Endless coding. Summer was also the time that I kicked my coding aspirations into high gear. I spent many weekends and early mornings absorbing as much information as possible. Most days I was confused and had no idea how things worked, but I look back on these moments as periods of perseverance. I had no idea what I was doing, and only a general reason why I wanted to code. Regardless, I’m glad I stuck to it, no matter how slow-going my efforts were.


In search of balance. If the summer months was a time of non-stop work, September and October were the months where I sought to achieve more balance. During these two months I traveled all over the country, heading to NYC, Philly, LA and Hawaii once again. The workload hadn’t abated, but I was getting more comfortable with figuring out how to balance work with the rest of my life.
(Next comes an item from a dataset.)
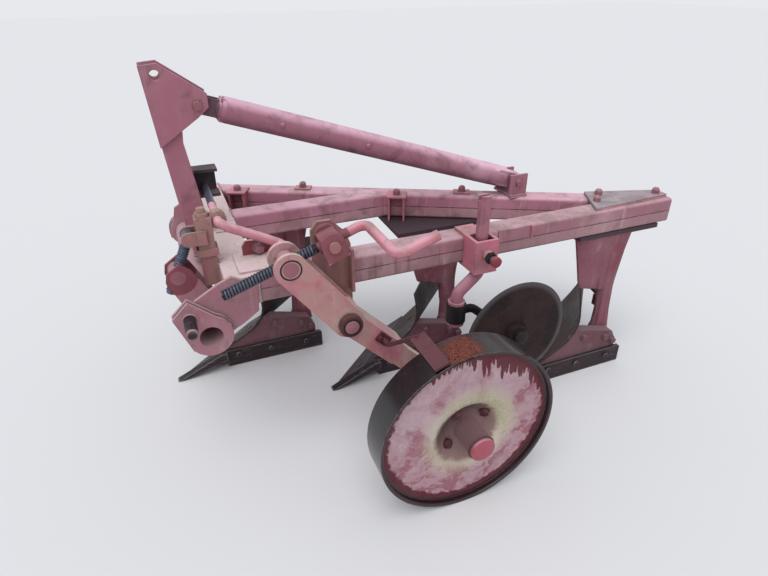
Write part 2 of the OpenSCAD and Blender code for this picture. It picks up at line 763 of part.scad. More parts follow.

The view of Santa Barbara, California

The view of Santa Barbara, California


Appreciation. From a career perspective, these two months helped me realize just how far I’ve come professionally speaking. The workload has abated largely due to the addition of a new team member. Work is much more fun now that I have a decent grasp of how things work. And did I mention how fantastic the benefits are at my work!? So far I have 21 days of vacation for next year — which is ample time to go out and explore the world! Beyond work, these past couple of weeks of holiday parties and get togethers have affirmed my belief that people truly make a place more than just a temporary base. Friends (and family) really do make a place feel like home. I’m so glad that wherever I’ve been, both Taipei, DC, and even as a traveler around Southeast Asia, I’ve been so thankful for being able to share my experiences with so many people – it’s been great!